MATERIAL PROVIDED →
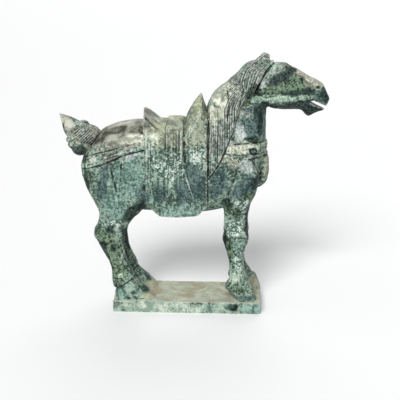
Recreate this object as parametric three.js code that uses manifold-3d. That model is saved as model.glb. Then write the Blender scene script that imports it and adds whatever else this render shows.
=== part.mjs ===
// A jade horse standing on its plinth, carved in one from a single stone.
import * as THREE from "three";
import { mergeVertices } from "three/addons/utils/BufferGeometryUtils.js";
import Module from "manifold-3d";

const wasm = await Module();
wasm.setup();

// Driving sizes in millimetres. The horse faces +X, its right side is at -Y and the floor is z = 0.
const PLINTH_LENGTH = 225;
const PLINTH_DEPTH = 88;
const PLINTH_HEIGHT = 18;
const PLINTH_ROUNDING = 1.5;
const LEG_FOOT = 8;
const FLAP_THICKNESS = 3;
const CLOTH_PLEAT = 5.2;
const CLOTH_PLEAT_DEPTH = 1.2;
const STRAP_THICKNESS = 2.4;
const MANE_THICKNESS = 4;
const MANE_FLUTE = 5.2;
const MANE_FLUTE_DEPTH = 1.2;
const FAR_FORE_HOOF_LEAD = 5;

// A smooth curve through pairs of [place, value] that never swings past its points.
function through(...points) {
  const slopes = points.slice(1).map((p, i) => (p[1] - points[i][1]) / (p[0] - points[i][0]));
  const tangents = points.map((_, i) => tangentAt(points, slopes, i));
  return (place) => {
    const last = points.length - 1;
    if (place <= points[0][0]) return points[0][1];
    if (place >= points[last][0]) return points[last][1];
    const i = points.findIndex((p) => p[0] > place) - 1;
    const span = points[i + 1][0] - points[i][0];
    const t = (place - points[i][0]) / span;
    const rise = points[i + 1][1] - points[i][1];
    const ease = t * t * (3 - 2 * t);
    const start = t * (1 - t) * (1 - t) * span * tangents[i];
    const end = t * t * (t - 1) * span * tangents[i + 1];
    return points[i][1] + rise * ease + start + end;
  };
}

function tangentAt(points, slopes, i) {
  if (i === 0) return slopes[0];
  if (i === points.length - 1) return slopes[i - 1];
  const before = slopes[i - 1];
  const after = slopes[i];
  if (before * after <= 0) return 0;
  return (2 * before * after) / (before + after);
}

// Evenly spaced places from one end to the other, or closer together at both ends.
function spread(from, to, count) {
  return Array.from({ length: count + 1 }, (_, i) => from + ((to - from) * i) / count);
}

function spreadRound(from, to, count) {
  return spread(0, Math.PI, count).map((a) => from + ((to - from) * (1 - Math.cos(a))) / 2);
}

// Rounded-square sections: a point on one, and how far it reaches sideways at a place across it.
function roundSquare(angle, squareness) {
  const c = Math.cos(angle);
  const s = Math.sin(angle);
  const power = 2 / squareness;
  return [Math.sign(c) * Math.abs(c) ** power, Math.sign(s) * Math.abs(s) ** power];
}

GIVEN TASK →
Return all the data above once more, precisely as given.

RESPONSE →
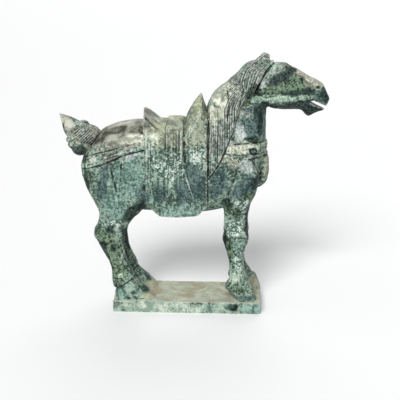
Recreate this object as parametric three.js code that uses manifold-3d. That model is saved as model.glb. Then write the Blender scene script that imports it and adds whatever else this render shows.
=== part.mjs ===
// A jade horse standing on its plinth, carved in one from a single stone.
import * as THREE from "three";
import { mergeVertices } from "three/addons/utils/BufferGeometryUtils.js";
import Module from "manifold-3d";

const wasm = await Module();
wasm.setup();

// Driving sizes in millimetres. The horse faces +X, its right side is at -Y and the floor is z = 0.
const PLINTH_LENGTH = 225;
const PLINTH_DEPTH = 88;
const PLINTH_HEIGHT = 18;
const PLINTH_ROUNDING = 1.5;
const LEG_FOOT = 8;
const FLAP_THICKNESS = 3;
const CLOTH_PLEAT = 5.2;
const CLOTH_PLEAT_DEPTH = 1.2;
const STRAP_THICKNESS = 2.4;
const MANE_THICKNESS = 4;
const MANE_FLUTE = 5.2;
const MANE_FLUTE_DEPTH = 1.2;
const FAR_FORE_HOOF_LEAD = 5;

// A smooth curve through pairs of [place, value] that never swings past its points.
function through(...points) {
  const slopes = points.slice(1).map((p, i) => (p[1] - points[i][1]) / (p[0] - points[i][0]));
  const tangents = points.map((_, i) => tangentAt(points, slopes, i));
  return (place) => {
    const last = points.length - 1;
    if (place <= points[0][0]) return points[0][1];
    if (place >= points[last][0]) return points[last][1];
    const i = points.findIndex((p) => p[0] > place) - 1;
    const span = points[i + 1][0] - points[i][0];
    const t = (place - points[i][0]) / span;
    const rise = points[i + 1][1] - points[i][1];
    const ease = t * t * (3 - 2 * t);
    const start = t * (1 - t) * (1 - t) * span * tangents[i];
    const end = t * t * (t - 1) * span * tangents[i + 1];
    return points[i][1] + rise * ease + start + end;
  };
}

function tangentAt(points, slopes, i) {
  if (i === 0) return slopes[0];
  if (i === points.length - 1) return slopes[i - 1];
  const before = slopes[i - 1];
  const after = slopes[i];
  if (before * after <= 0) return 0;
  return (2 * before * after) / (before + after);
}

// Evenly spaced places from one end to the other, or closer together at both ends.
function spread(from, to, count) {
  return Array.from({ length: count + 1 }, (_, i) => from + ((to - from) * i) / count);
}

function spreadRound(from, to, count) {
  return spread(0, Math.PI, count).map((a) => from + ((to - from) * (1 - Math.cos(a))) / 2);
}

// Rounded-square sections: a point on one, and how far it reaches sideways at a place across it.
function roundSquare(angle, squareness) {
  const c = Math.cos(angle);
  const s = Math.sin(angle);
  const power = 2 / squareness;
  return [Math.sign(c) * Math.abs(c) ** power, Math.sign(s) * Math.abs(s) ** power];
}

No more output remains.